### WHAT YOU NEED TO DO
The material below holds a span beginning at the line with "# The ridge" and ending at the line with "low, high = Vector((1e9,)". Quote that span exactly, both ends included, and only that span.

⁂

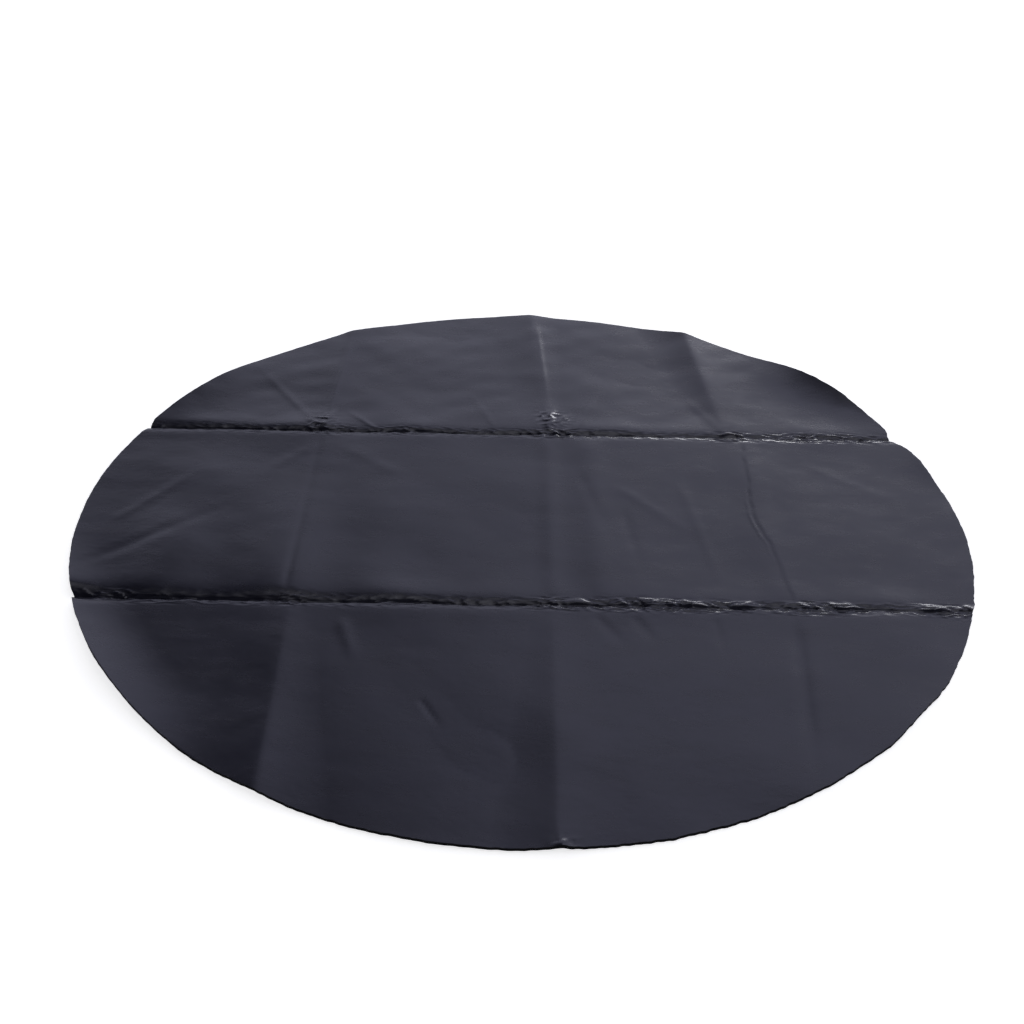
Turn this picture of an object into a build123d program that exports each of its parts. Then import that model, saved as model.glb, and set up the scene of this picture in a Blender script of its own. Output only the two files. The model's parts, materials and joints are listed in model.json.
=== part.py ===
"""A round fold-up spa cover: foam panels between two bonded films, divided at its fold creases.

Millimetres, +Z up. The origin is the middle of the disc, on the surface that the cover lies on.
Seen from the front (looking along +Y), left is -X and the rear edge is at +Y.
"""
from build123d import *
import math
import os

# Driving sizes
RADIUS = 900.0              # the cover is cut as a plain disc
FILM = 0.4                  # top and bottom film
FOAM = 5.2                  # closed-cell foam sheet between the films
SLIT = 0.6                  # gap between neighbouring panels along a crease

# Fold creases: two run left to right, three run front to rear
REAR_CREASE_Y = 315.0
FRONT_CREASE_Y = -301.5
LEFT_CREASE_X = -441.0
CENTRE_CREASE_X = 54.0
RIGHT_CREASE_X = 495.0

# Ridges that stand up along the creases of the rear band, highest at the rim
RIDGE_HALF_WIDTH = 95.0     # from the crest to the foot of a flank, measured at the rim
RIDGE_HEIGHT = {"left": 10.0, "centre": 14.0, "right": 16.0}

THICKNESS = 2 * FILM + FOAM
HALF_SLIT = SLIT / 2
FAR = RADIUS + 20           # beyond the rim, where the disc cuts every panel

# Each layer's name, its underside and its thickness
LAYERS = (
    ("bottom_film", 0.0, FILM),
    ("foam_core", FILM, FOAM),
    ("top_film", FILM + FOAM, FILM),
)

# Each band's name and its two edges in Y
BANDS = (
    ("rear", REAR_CREASE_Y + HALF_SLIT, FAR),
    ("middle", FRONT_CREASE_Y + HALF_SLIT, REAR_CREASE_Y - HALF_SLIT),
    ("front", -FAR, FRONT_CREASE_Y - HALF_SLIT),
)

# Each column's name, its two edges in X, and the crease on each side of it
COLUMNS = (
    ("outer_left", -FAR, LEFT_CREASE_X - HALF_SLIT, None, "left"),
    ("inner_left", LEFT_CREASE_X + HALF_SLIT, CENTRE_CREASE_X - HALF_SLIT, "left", "centre"),
    ("inner_right", CENTRE_CREASE_X + HALF_SLIT, RIGHT_CREASE_X - HALF_SLIT, "centre", "right"),
    ("outer_right", RIGHT_CREASE_X + HALF_SLIT, FAR, "right", None),
)


def save(part, name):
    """Label a finished piece and write its STEP file."""
    part.label = name
    export_step(part, f"parts/{name}.step")


def rim_y(x):
    """The rear rim's Y at a given X."""
    return math.sqrt(RADIUS**2 - x**2)


def ridge_corners(edge_x, outward):
    """Plan corners of one flank: its end on the row crease, its crest past the rim, its foot past the rim."""
    start = (edge_x, REAR_CREASE_Y + HALF_SLIT)
    stretch = (FAR - start[1]) / (rim_y(edge_x) - start[1])
    foot_x = edge_x + outward * RIDGE_HALF_WIDTH * stretch
    return start, (edge_x, FAR), (foot_x, FAR)


def panel_outline(band, low_x, high_x, low_y, high_y, left_crease, right_crease):
    """Corners of a panel before the disc trims it. A rear panel leaves room for its ridge flanks."""
    corners = [(low_x, low_y), (high_x, low_y)]
    if band == "rear" and right_crease:
        corners.append(ridge_corners(high_x, -1)[2])
    else:
        corners.append((high_x, high_y))
    if band == "rear" and left_crease:
        corners.append(ridge_corners(low_x, 1)[2])
    else:
        corners.append((low_x, high_y))
    return corners


def flat_layer(name, corners, underside, thickness):
    """One layer of a flat panel: the panel's outline, trimmed to the disc."""
    with BuildPart() as layer:
        with BuildSketch(Plane.XY.offset(underside)):
            Circle(RADIUS)
            with BuildLine():
                Polyline(*corners, close=True)
            make_face(mode=Mode.INTERSECT)
        extrude(amount=thickness)
    save(layer.part, name)


def flank_layer(name, corners, crest_height, underside, thickness):
    """One layer of a ridge flank: a tilted triangle from its foot up to its crest, trimmed to the disc."""
    start, crest, foot = corners
    stretch = (crest[1] - start[1]) / (rim_y(start[0]) - start[1])
    lifted_crest = (*crest, underside + crest_height * stretch)
    with BuildPart() as layer:
        with BuildLine() as edges:
            Polyline((*start, underside), lifted_crest, (*foot, underside), close=True)
        extrude(Face(edges.wire()), amount=thickness, dir=(0, 0, 1))
        with BuildSketch(Plane.XY):
            Circle(RADIUS)
        extrude(amount=10 * THICKNESS, mode=Mode.INTERSECT)
    save(layer.part, name)


os.makedirs("parts", exist_ok=True)

for band, low_y, high_y in BANDS:
    for column, low_x, high_x, left_crease, right_crease in COLUMNS:
        corners = panel_outline(band, low_x, high_x, low_y, high_y, left_crease, right_crease)
        for layer_name, underside, thickness in LAYERS:
            flat_layer(f"{layer_name}_{band}_{column}", corners, underside, thickness)

# The ridge flanks are layered as the panels are
for column, low_x, high_x, left_crease, right_crease in COLUMNS:
    for crease, edge_x, outward in ((left_crease, low_x, 1), (right_crease, high_x, -1)):
        if crease is None:
            continue
        corners = ridge_corners(edge_x, outward)
        for layer_name, underside, thickness in LAYERS:
            name = f"ridge_{layer_name}_{crease}_of_{column}"
            flank_layer(name, corners, RIDGE_HEIGHT[crease], underside, thickness)
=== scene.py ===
"""Looks of the round fold-up spa cover: one rumpled film-and-foam sheet, cut into pieces at its creases.

Metres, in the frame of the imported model: +Z up, left is -X, the rear edge is at +Y. Names that end in
_lift are heights, added up in lift() for the underside and in thickness() for what lies on it.
"""
import json
import math

import bmesh
import bpy
import numpy as np
from mathutils import Matrix, Vector


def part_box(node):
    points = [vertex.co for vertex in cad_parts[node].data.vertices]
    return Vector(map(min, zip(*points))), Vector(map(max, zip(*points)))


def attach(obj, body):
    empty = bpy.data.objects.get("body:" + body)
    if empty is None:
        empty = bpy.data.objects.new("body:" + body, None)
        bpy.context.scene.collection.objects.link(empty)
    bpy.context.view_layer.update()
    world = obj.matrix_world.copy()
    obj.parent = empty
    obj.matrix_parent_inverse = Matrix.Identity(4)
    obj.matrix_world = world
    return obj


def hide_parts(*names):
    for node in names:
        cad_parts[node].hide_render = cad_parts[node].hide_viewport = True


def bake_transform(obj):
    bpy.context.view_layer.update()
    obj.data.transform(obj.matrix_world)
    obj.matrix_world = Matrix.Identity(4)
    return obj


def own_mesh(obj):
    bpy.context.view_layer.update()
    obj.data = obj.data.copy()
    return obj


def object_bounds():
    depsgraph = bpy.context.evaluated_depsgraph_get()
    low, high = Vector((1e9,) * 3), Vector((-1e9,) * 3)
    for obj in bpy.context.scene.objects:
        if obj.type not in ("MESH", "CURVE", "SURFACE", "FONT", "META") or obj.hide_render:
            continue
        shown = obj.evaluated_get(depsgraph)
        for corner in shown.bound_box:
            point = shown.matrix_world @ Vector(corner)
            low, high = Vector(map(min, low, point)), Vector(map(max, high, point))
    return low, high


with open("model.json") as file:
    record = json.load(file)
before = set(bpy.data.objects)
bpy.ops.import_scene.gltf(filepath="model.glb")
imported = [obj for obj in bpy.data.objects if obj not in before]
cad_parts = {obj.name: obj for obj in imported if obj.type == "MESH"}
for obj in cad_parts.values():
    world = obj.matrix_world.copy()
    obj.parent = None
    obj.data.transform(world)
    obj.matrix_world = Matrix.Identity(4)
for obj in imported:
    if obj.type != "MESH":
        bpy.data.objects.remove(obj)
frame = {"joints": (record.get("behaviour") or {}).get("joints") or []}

cad_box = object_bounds()

MM = 0.001
LAYERS = ("bottom_film", "foam_core", "top_film")


# ---------------------------------------------------------------- sizes, read from the frame

def between(lower, upper, axis):
    """The middle of the slit between two CAD nodes."""
    return (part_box(lower)[1][axis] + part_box(upper)[0][axis]) / 2


RADIUS = (cad_box[1][0] - cad_box[0][0]) / 2
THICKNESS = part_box("top_film_middle_inner_left")[1][2]

LEFT_X = between("foam_core_middle_outer_left", "foam_core_middle_inner_left", 0)
CENTRE_X = between("foam_core_middle_inner_left", "foam_core_middle_inner_right", 0)
RIGHT_X = between("foam_core_middle_inner_right", "foam_core_middle_outer_right", 0)
REAR_Y = between("foam_core_middle_inner_left", "foam_core_rear_inner_left", 1)
FRONT_Y = between("foam_core_front_inner_left", "foam_core_middle_inner_left", 1)

AXIS_HEIGHT = {joint["name"]: joint["pos_m"][2] for joint in frame["joints"]}


def bend_reach(joint):
    """Half the width of the strip that bends round a hinge, so that it keeps its length when folded."""
    return math.pi / 2 * (AXIS_HEIGHT[joint] - THICKNESS / 2)


REAR_REACH = bend_reach("rear_fold")
FRONT_REACH = bend_reach("front_fold")

# Each column: its name and the crease on its left and on its right
COLUMNS = (
    ("outer_left", None, "left"),
    ("inner_left", "left", "centre"),
    ("inner_right", "centre", "right"),
    ("outer_right", "right", None),
)
CREASE_X = {"left": LEFT_X, "centre": CENTRE_X, "right": RIGHT_X}
RIM_SIDE = {"rear": "high", "front": "low"}       # the side of a band's panels that lies on the rim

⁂

### EXERCISE ANSWER
# The ridge flanks are layered as the panels are
for column, low_x, high_x, left_crease, right_crease in COLUMNS:
    for crease, edge_x, outward in ((left_crease, low_x, 1), (right_crease, high_x, -1)):
        if crease is None:
            continue
        corners = ridge_corners(edge_x, outward)
        for layer_name, underside, thickness in LAYERS:
            name = f"ridge_{layer_name}_{crease}_of_{column}"
            flank_layer(name, corners, RIDGE_HEIGHT[crease], underside, thickness)
=== scene.py ===
"""Looks of the round fold-up spa cover: one rumpled film-and-foam sheet, cut into pieces at its creases.

Metres, in the frame of the imported model: +Z up, left is -X, the rear edge is at +Y. Names that end in
_lift are heights, added up in lift() for the underside and in thickness() for what lies on it.
"""
import json
import math

import bmesh
import bpy
import numpy as np
from mathutils import Matrix, Vector


def part_box(node):
    points = [vertex.co for vertex in cad_parts[node].data.vertices]
    return Vector(map(min, zip(*points))), Vector(map(max, zip(*points)))


def attach(obj, body):
    empty = bpy.data.objects.get("body:" + body)
    if empty is None:
        empty = bpy.data.objects.new("body:" + body, None)
        bpy.context.scene.collection.objects.link(empty)
    bpy.context.view_layer.update()
    world = obj.matrix_world.copy()
    obj.parent = empty
    obj.matrix_parent_inverse = Matrix.Identity(4)
    obj.matrix_world = world
    return obj


def hide_parts(*names):
    for node in names:
        cad_parts[node].hide_render = cad_parts[node].hide_viewport = True


def bake_transform(obj):
    bpy.context.view_layer.update()
    obj.data.transform(obj.matrix_world)
    obj.matrix_world = Matrix.Identity(4)
    return obj


def own_mesh(obj):
    bpy.context.view_layer.update()
    obj.data = obj.data.copy()
    return obj


def object_bounds():
    depsgraph = bpy.context.evaluated_depsgraph_get()
    low, high = Vector((1e9,) * 3), Vector((-1e9,) * 3)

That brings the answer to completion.